Configuring the Greenplum Stream Server for Encryption and Authentication

Configuring the Greenplum Stream Server for Encryption and Authentication

GPSS supports authenticating with Kerberos to obtain both Kafka and Greenplum Database credentials. GPSS also supports using SSL to encrypt communication between Kafka and GPSS, and on the data channel between GPSS and Greenplum.

Note: If you want to use SSL encryption, you must explicitly start a Greenplum Stream Server instance with the gpss command, providing a gpss.json configuration file that specifies the certificate files. You must also use the gpsscli subcommands, not gpkafka load, to submit and manage the load job.

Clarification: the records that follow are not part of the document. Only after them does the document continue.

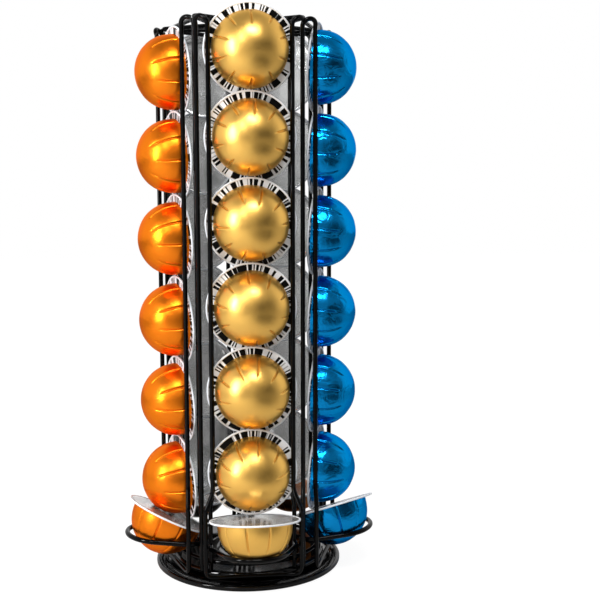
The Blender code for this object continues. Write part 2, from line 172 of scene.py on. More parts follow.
# The lid's foil: its colour, and how wide and how high its creases are
LID_COLOR = (0.93, 0.935, 0.93)
CREASE_WIDTH, CREASE_SHARE = 0.12, 0.35

# The flange's print: bars round it, and the shares of them that are inked or grey
PRINT_BARS, PRINT_BLOCKS = 190.0, 61.0
INKED_SHARE, BLOCK_SHARE, GREY_FROM_SHARE = 0.47, 0.10, 0.90
PAPER, PALE_INK = (0.8, 0.8, 0.8), (0.80, 0.83, 0.87, 1)
GREY_INK, BLACK_INK = (0.40, 0.42, 0.44, 1), (0.001, 0.001, 0.001, 1)

# Where a groove ends and how far it fades, as shares of a capsule's height
GROOVE_END_SHARES, GROOVE_FADE_SHARE = (0.66, 0.84), 0.04

# Where dome and lid begin, as shares of the flange's thickness and of its radius, and how
# much a dent's noise is raised
DOME_FROM_SHARES, LID_FROM_SHARES, LID_EDGE_SHARES = (1.3, 2.4), (0.42, 0.3), (0.93, 0.82)
DENT_SWING = 4.0

# Most of a noise texture lies in this span, and a foil's roughness wanders by these shares
NOISE_SPAN = (0.3, 0.7)
ROUGH_SHARES = (0.92, 1.1)

# Dust makes paint paler: a share of its colour and a little more, where the clouds are
DUST_SHARE, DUST_LIFT, DUST_SPAN = 1.6, 0.0003, (0.45, 0.75)

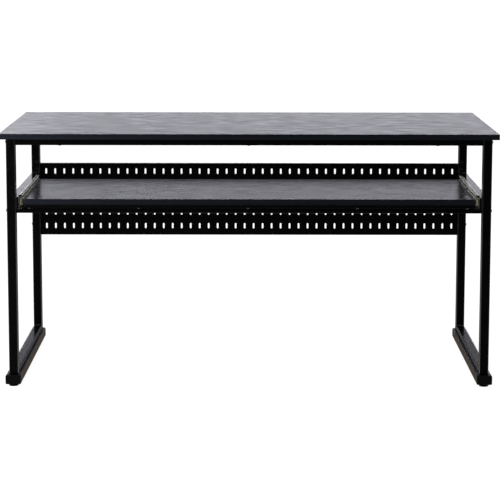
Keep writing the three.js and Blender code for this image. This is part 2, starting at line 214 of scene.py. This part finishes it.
# Powder coat: satin black polyester, baked on. It gives the eye a faintly dimpled skin, near black head on
# and grey at a glance. Its dimples are 1 to 2 mm across, and are drawn 4 mm across so that they show.
POWDER_PEEL = 4 * MM
POWDER_CLOUD = 60 * MM
powder_coat, tree, shader = named_material("black_powder_coat")
place = add_node(tree, "ShaderNodeTexCoord").outputs["Object"]
cloud = add_node(tree, "ShaderNodeTexNoise", {
    "Vector": place, "Scale": 1 / POWDER_CLOUD, "Detail": 3}).outputs["Fac"]
peel = add_node(tree, "ShaderNodeTexNoise", {
    "Vector": place, "Scale": 1 / POWDER_PEEL, "Detail": 2}).outputs["Fac"]
tone = add_node(tree, "ShaderNodeMix", {
    0: cloud, 6: linear("#010101"), 7: linear("#030303")}, data_type="RGBA")
tree.links.new(tone.outputs[2], shader.inputs["Base Color"])
roughness = add_node(tree, "ShaderNodeMapRange", {
    "Value": cloud, "From Min": 0.3, "From Max": 0.7, "To Min": 0.17, "To Max": 0.23})
tree.links.new(roughness.outputs["Result"], shader.inputs["Roughness"])
dimples = add_node(tree, "ShaderNodeBump", {"Height": peel, "Strength": 0.12, "Distance": 0.2 * MM})
tree.links.new(dimples.outputs["Normal"], shader.inputs["Normal"])

# On the sides of the low rails the coat is thin and dull, because little powder gets into the corner over
# the beam.
corner_coat = powder_coat.copy()
corner_coat.name = "black_powder_coat_thin_sided"
tree = corner_coat.node_tree
shader = tree.nodes["Principled BSDF"]
normal = add_node(tree, "ShaderNodeNewGeometry").outputs["Normal"]
across = add_node(tree, "ShaderNodeSeparateXYZ", {"Vector": normal}).outputs["X"]
side_share = add_node(tree, "ShaderNodeMath", {0: across}, operation="ABSOLUTE").outputs["Value"]
roughness = add_node(tree, "ShaderNodeMapRange", {
    "Value": side_share, "From Min": 0.3, "From Max": 0.8, "To Min": 0.2, "To Max": 0.7})
tree.links.new(roughness.outputs["Result"], shader.inputs["Roughness"])

for side, _ in SIDES:
    dress(powder_coat, f"leg_front_{side}", f"leg_rear_{side}", f"top_rail_{side}", f"side_rail_{side}",
          f"base_beam_{side}")
    dress(corner_coat, f"bottom_rail_{side}")
dress(powder_coat, "apron_front", "apron_rear", "tray_crossbar")


def add_piece(name, points, faces, material, body, smooth=True):
    """A mesh piece in the desk's frame, in metres, that rides on a body and takes a slot's finish."""
    mesh = bpy.data.meshes.new(name)
    mesh.from_pydata(points, [], faces)
    mesh.materials.append(material)
    mesh.polygons.foreach_set("use_smooth", [smooth] * len(mesh.polygons))
    mesh.update()
    obj = bpy.data.objects.new(name, mesh)
    scene.collection.objects.link(obj)
    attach(obj, body)
    return obj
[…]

Configuring gpss for SSL Encryption to Kafka

If your Kafka version 0.9 and newer cluster is configured to use SSL encryption, you must configure GPSS to use this encryption method when communicating with Kafka. You perform this configuration at both the GPSS service instance and client levels.

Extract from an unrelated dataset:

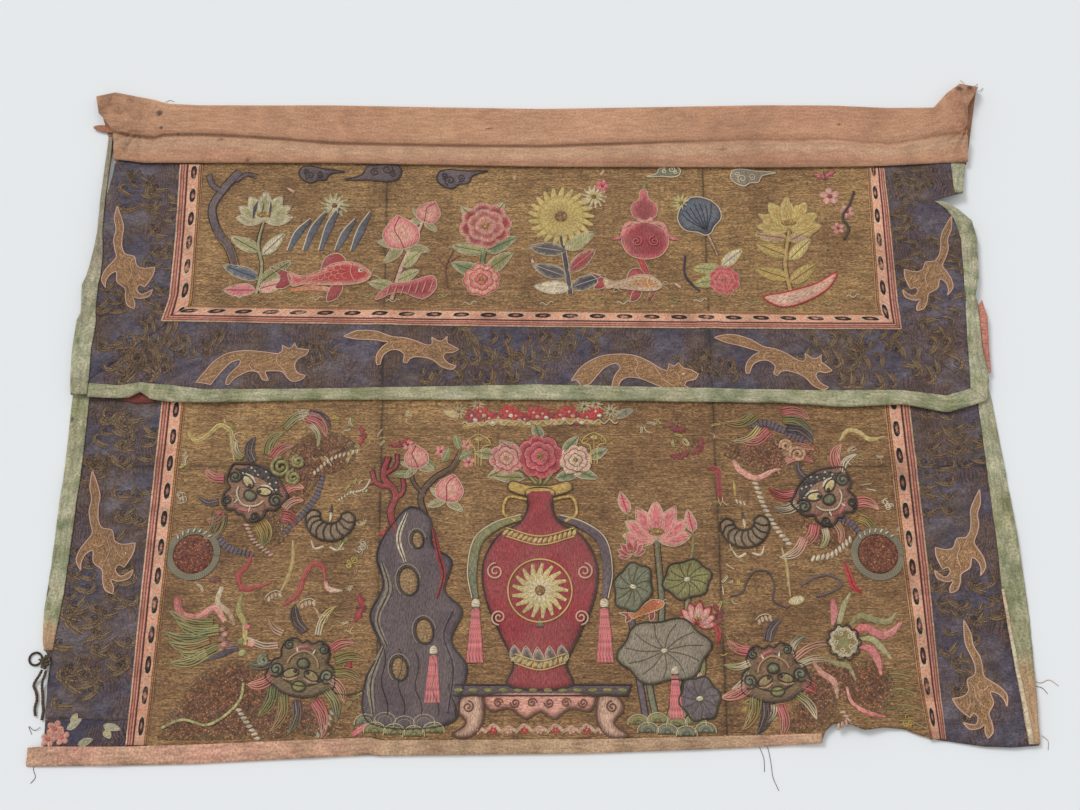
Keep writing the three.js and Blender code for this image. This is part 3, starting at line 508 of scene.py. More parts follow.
class Nodes:
    """Short ways to add and join the shader nodes of one tree. Colours may be names of dyes."""

    def __init__(self, tree):
        self.tree = tree

    def add(self, kind, values=(), **settings):
        node = self.tree.nodes.new(kind)
        for name, value in settings.items():
            setattr(node, name, value)
        for name, value in dict(values).items():
            self.feed(node.inputs[name], value)
        return node

    def feed(self, socket, value):
        if isinstance(value, bpy.types.NodeSocket):
            self.tree.links.new(value, socket)
        else:
            socket.default_value = (*DYES[value], 1) if isinstance(value, str) else value

    def math(self, operation, a, b=0.0, c=0.0):
        node = self.tree.nodes.new("ShaderNodeMath")
        node.operation = operation
        for socket, value in zip(node.inputs, (a, b, c)):
            self.feed(socket, value)
        return node.outputs[0]

    def plus(self, a, b):
        return self.math("ADD", a, b)

    def times(self, a, b):
        return self.math("MULTIPLY", a, b)

    def over(self, a, b):
        return self.math("DIVIDE", a, b)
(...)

  1. Create client keys for the gpss service instance.
  2. Configure the gpss service instance to use SSL encryption to Kafka by providing a Certificate block in the GPSS configuration file that identifies the file system location of the SSL certificates. Sample gpss.json excerpt:
    "Certificate": {
        "CertFile": "/home/gpadmin/cert/multiCA/server.crt",
        "KeyFile": "/home/gpadmin/cert/multiCA/server.key",
        "CAFile": "/home/gpadmin/cert/rootCA.pem"
    }
  3. The gpkafka.yaml load configuration file KAFKA:INPUT:SOURCE:ENCRYPTION property governs GPSS's use of encrypted communication to Kafka. You must set this property to true before you submit the job to identify that you want to use SSL encryption.

Configuring gpss for SSL Encryption to Greenplum

There are two communication channels between GPSS and Greenplum Database: a control channel and a data channel. GPSS supports SSL encryption only on the data channel to Greenplum.

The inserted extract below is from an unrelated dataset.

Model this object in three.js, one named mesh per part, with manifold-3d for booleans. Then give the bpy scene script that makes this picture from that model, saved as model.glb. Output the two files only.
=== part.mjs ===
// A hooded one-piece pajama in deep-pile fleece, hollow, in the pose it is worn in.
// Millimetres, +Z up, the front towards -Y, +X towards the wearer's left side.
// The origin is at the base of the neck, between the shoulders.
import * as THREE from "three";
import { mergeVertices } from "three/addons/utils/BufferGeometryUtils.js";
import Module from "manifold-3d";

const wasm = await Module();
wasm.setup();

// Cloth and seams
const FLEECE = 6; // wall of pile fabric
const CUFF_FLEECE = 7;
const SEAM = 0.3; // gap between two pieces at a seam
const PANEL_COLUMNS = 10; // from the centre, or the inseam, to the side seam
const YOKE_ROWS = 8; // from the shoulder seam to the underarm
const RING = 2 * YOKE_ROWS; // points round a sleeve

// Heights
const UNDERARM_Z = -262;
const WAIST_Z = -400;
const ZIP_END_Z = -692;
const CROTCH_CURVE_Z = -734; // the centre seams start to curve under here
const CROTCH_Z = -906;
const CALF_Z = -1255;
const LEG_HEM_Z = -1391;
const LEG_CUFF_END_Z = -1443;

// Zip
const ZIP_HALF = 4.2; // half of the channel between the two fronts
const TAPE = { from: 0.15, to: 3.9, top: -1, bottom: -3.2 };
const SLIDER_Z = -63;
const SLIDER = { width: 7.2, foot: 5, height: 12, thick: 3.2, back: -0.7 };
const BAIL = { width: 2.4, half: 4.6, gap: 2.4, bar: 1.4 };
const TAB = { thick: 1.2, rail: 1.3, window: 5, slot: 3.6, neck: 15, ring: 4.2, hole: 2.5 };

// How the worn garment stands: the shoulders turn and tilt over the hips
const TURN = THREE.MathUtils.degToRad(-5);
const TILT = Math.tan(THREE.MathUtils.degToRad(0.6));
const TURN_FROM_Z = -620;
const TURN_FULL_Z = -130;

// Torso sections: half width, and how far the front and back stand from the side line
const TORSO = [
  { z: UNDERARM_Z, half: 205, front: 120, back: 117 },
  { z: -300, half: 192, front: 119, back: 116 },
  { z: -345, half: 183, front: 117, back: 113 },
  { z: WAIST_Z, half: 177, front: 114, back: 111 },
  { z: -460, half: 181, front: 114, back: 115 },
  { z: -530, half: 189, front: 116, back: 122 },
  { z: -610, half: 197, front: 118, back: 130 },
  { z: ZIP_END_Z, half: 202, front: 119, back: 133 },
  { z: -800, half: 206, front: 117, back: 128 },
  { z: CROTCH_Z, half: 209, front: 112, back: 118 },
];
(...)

If your Greenplum Database cluster is configured to use SSL, you must configure GPSS to use this encryption method for the data channel when it communicates with Greenplum.

  1. Create client keys for the gpss service instance.
  2. Configure the gpss service instance to use SSL encryption to Greenplum by providing a Gpfdist:Encryption block in the GPSS configuration file that identifies the file system location of the SSL certificates. Sample gpss.json excerpt:
    "Gpfdist": {
        "Host": "127.0.0.1",
        "Port": 5001,
        "Encryption": {
            "CertFile": "/home/gpadmin/cert/gpfdists/server.crt",
            "KeyFile": "/home/gpadmin/cert/gpfdists/server.key",
            "CAFile": "/home/gpadmin/cert/gpfdists/root.crt"
        }
    }

Configuring gpss for Kerberos Authentication to Greenplum

If Kerberos authentication is enabled for Greenplum Database, you must configure gpss to authenticate with Kerberos.

GPSS uses a kerberos ticket, and the USER name specified in the load configuration file, to connect to Greenplum Database.

  1. Create a Kerberos principal for each Greenplum Database user that will use GPSS to load data into Greenplum.
  2. Specify the principal name in the load configuration file USER property value.
  3. Generate a Kerberos ticket for this principal before you submit a load job with the gpsscli submit, gpsscli load, or gpkafka load commands.
Note: If your Greenplum Database Kerberos service name is not the default (postgres), set the PGKRBSRVNAME environment variable to the correct service name before you start the gpss service instance or run gpkafka load.

Configuring gpss for Kerberos Authentication to Kafka

If your Kafka version 0.9 and newer cluster is configured for Kerberos authentication, you must configure GPSS to use this authentication method. You perform this configuration at both the gpss service instance level and the GPSS client level.

GPSS is a Kafka client. You must create a Kerberos principal for the gpss server instance accessing Kafka, and generate a keytab file for this principal. By default, GPSS runs kinit using this principal and keytab to generate the Kerberos ticket.

You must set certain Kafka properties in your load configuration file to use Kerberos user authentication to Kafka. The following table identifies keywords and values that you can add to the PROPERTIES block in your gpkafka.yaml load configuration file:

Keyword Value
security.protocol The Kafka security protocol. Obtain the value from the Kafka server server.properties configuration file. GPSS supports the SASL_SSL (Kerberos and SSL) and SASL_PLAINTEXT (Kerberos, no SSL) protocols.
sasl.kerberos.keytab The absolute path to the GPSS or user Kerberos keytab file for Kafka on the local system.
sasl.kerberos.kinit.cmd The Kerberos kinit command string. If this property is not specified, GPSS uses the default value as described in librdkafka Global configuration properties when it runs the kinit command. If you do not want GPSS to run kinit, set the sasl.kerberos.kinit.cmd property to an empty value ("") or no value.
sasl.kerberos.principal The GPSS or user Kerberos service principal name; typically of the format <name>@<realm> or <primary>/<instance>@<realm>.
sasl.kerberos.service.name The Kafka Kerberos principal name. Obtain the value from the Kafka server server.properties configuration file. The default Kafka Kerberos service name is kafka.

For example:

PROPERTIES:
    security.protocol: SASL_PLAINTEXT
    sasl.kerberos.service.name: kafka
    sasl.kerberos.keytab: /var/kerberos/krb5kdc/gpss.keytab
    sasl.kerberos.principal: gpss/localhost@REALM.COM
    sasl.kerberos.kinit.cmd: